Take Me Home Tonight (2011)

3 Stars (out of 4)

Riding the Ball

By Jeffrey M. Anderson

Anyone who loved Sixteen Candles back in the 1980s will love this too. Thanks to the fine casting and the earnest devotion to the old, all-night party genre, Take Me Home Tonight works its warm, funny magic and casts a spell that's both nostalgic and naughty. It's so good-natured and sweet, however, that the heavy language, sex and drugs doesn't seem particularly shocking or offensive. The characters win the day.
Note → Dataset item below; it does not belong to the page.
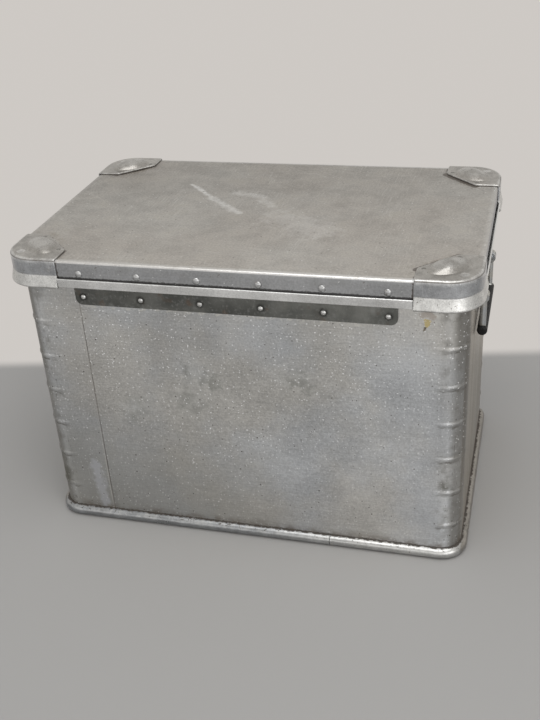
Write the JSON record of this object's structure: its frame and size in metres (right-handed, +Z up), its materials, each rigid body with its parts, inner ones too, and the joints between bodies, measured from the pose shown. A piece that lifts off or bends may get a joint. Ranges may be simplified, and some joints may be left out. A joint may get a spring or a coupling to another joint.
{
  "type": "aluminium case",
  "caption": "Aluminium case with a hinged lid, cast stacking corners, beaded body corners, a half-round foot rail, end handles and toggle latches.",
  "frame": {"origin": "on the floor under the middle of the case's body, in the plane of the foot rail's underside", "axes": "+X along the long side, towards the end with the right-hand handle as seen from the latches; +Y towards the hinge; +Z up"},
  "size_m": [0.612, 0.412, 0.4255],
  "materials": {
    "wall_sheet": "dull rolled sheet, stained and finely scratched",
    "rail_profile": "bright extruded profile",
    "lid_sheet": "dull rolled sheet, warm grey, scratched",
    "corner_cast": "satin casting",
    "hinge_steel": "dull dark zinc plate",
    "rivet_aluminium": "bright upset rivet heads",
    "handle_steel": "dull zinc plate",
    "grip_plastic": "black moulded plastic",
    "latch_steel": "zinc plate",
    "stay_steel": "zinc plate",
    "seal_rubber": "black foam strip"
  },
  "bodies": {
    "case_body": {"body_shell": "wall_sheet", "bottom_sheet": "wall_sheet", "bottom_rail": "rail_profile", "body_rim": "rail_profile", "hinge_body_leaf": "hinge_steel", "hinge_pin": "hinge_steel", "hinge_leaf_rivets": "rivet_aluminium", "latch_base_left": "latch_steel", "latch_base_right": "latch_steel", "latch_pin_left": "latch_steel", "latch_pin_right": "latch_steel", "latch_base_rivets_left": "rivet_aluminium", "latch_base_rivets_right": "rivet_aluminium", "handle_bracket_left_a": "handle_steel", "handle_bracket_left_b": "handle_steel", "handle_bracket_right_a": "handle_steel", "handle_bracket_right_b": "handle_steel", "handle_pins_left": "handle_steel", "handle_pins_right": "handle_steel", "handle_rivets_left": "rivet_aluminium", "handle_rivets_right": "rivet_aluminium", "stay_stud_left": "stay_steel", "stay_stud_right": "stay_steel"},
    "lid": {"lid_sheet": "lid_sheet", "lid_frame": "rail_profile", "lid_seal": "seal_rubber", "hinge_lid_leaf": "hinge_steel", "lid_flange_rivets": "rivet_aluminium", "corner_rear_right": "corner_cast", "corner_rear_left": "corner_cast", "corner_front_left": "corner_cast", "corner_front_right": "corner_cast", "corner_rivets": "rivet_aluminium", "latch_keeper_left": "latch_steel", "latch_keeper_right": "latch_steel", "keeper_rivets_left": "rivet_aluminium", "keeper_rivets_right": "rivet_aluminium", "stay_bracket_left": "stay_steel", "stay_bracket_right": "stay_steel", "stay_pin_left": "stay_steel", "stay_pin_right": "stay_steel"},
    "handle_left": {"handle_bail_left": "handle_steel", "handle_grip_left": "grip_plastic"},
    "latch_lever_left_body": {"latch_lever_left": "latch_steel"},
    "latch_loop_left_body": {"latch_loop_left": "latch_steel"},
    "lid_stay_left_body": {"lid_stay_left": "stay_steel"},
    "handle_right": {"handle_bail_right": "handle_steel", "handle_grip_right": "grip_plastic"},
    "latch_lever_right_body": {"latch_lever_right": "latch_steel"},
    "latch_loop_right_body": {"latch_loop_right": "latch_steel"},
    "lid_stay_right_body": {"lid_stay_right": "stay_steel"}
  },
  "joints": [
    {"name": "lid_hinge", "type": "hinge", "parent": "case_body", "child": "lid", "pos_m": [0.002, 0.1874, 0.3775], "axis": [-1, 0, 0], "range_deg": [0, 95]},
    {"name": "handle_left", "type": "hinge", "parent": "case_body", "child": "handle_left", "pos_m": [-0.2978, 0, 0.335], "axis": [0, 1, 0], "range_deg": [0, 90]},
    {"name": "latch_lever_left", "type": "hinge", "parent": "case_body", "child": "latch_lever_left_body", "pos_m": [-0.15, -0.202, 0.345], "axis": [-1, 0, 0], "range_deg": [0, 130]},
    {"name": "latch_loop_left", "type": "hinge", "parent": "latch_lever_left_body", "child": "latch_loop_left_body", "pos_m": [-0.15, -0.199, 0.334], "axis": [-1, 0, 0], "range_deg": [0, 57]},
    {"name": "lid_stay_left", "type": "hinge", "parent": "lid", "child": "lid_stay_left_body", "pos_m": [-0.2782, 0.08944, 0.3975], "axis": [1, 0, 0], "range_deg": [0, 47.5]},
    {"name": "handle_right", "type": "hinge", "parent": "case_body", "child": "handle_right", "pos_m": [0.2978, 0, 0.335], "axis": [0, -1, 0], "range_deg": [0, 90]},
    {"name": "latch_lever_right", "type": "hinge", "parent": "case_body", "child": "latch_lever_right_body", "pos_m": [0.15, -0.202, 0.345], "axis": [-1, 0, 0], "range_deg": [0, 130]},
    {"name": "latch_loop_right", "type": "hinge", "parent": "latch_lever_right_body", "child": "latch_loop_right_body", "pos_m": [0.15, -0.199, 0.334], "axis": [-1, 0, 0], "range_deg": [0, 57]},
    {"name": "lid_stay_right", "type": "hinge", "parent": "lid", "child": "lid_stay_right_body", "pos_m": [0.2782, 0.08944, 0.3975], "axis": [1, 0, 0], "range_deg": [0, 47.5]}
  ],
  "couplings": [
    {"joint": "lid_stay_left", "follows": "lid_hinge", "ratio": 0.5},
    {"joint": "lid_stay_right", "follows": "lid_hinge", "ratio": 0.5}
  ]
}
It's the 1980s, and math genius Matt Franklin (Topher Grace) has graduated from MIT, but can't decide what he wants to do with his life, so he works at Sun Coast Video. One day his old high school crush, Tori Frederking (Teresa Palmer) walks into the shop. To win a date with her, he lies about being a successful banker. She invites him to a party, and Matt shows up with his best friend Barry (Dan Fogler), a loud, precocious car salesman, who has just lost his job. Accompanied by Matt's sister Wendy (Anna Faris), they steal a car to make the ruse complete. While Barry experiments with some found cocaine, a dance-off, and sex with strange women, Matt must figure out a way to keep Tori interested without letting his lie get out of control.

Grace is nicely cast as the former high school nerd, and Fogler gets to be a bit more than the goofy sidekick; he actually gets most of the movie's action. Pretty blond Palmer has an undeniable spark, and Faris is one of our best screen comediennes. The combination of the four is nearly unbeatable. Canadian director Michael Dowse balances everything admirably, despite his uneven previous features (It's All Gone Pete Tong, etc.).

Fox's Blu-Ray includes a second disc with a digital copy. Extras include deleted scenes (mostly good stuff), a cast get-together (with too many clips from the movie), a music boom box, and a music video, and trailers.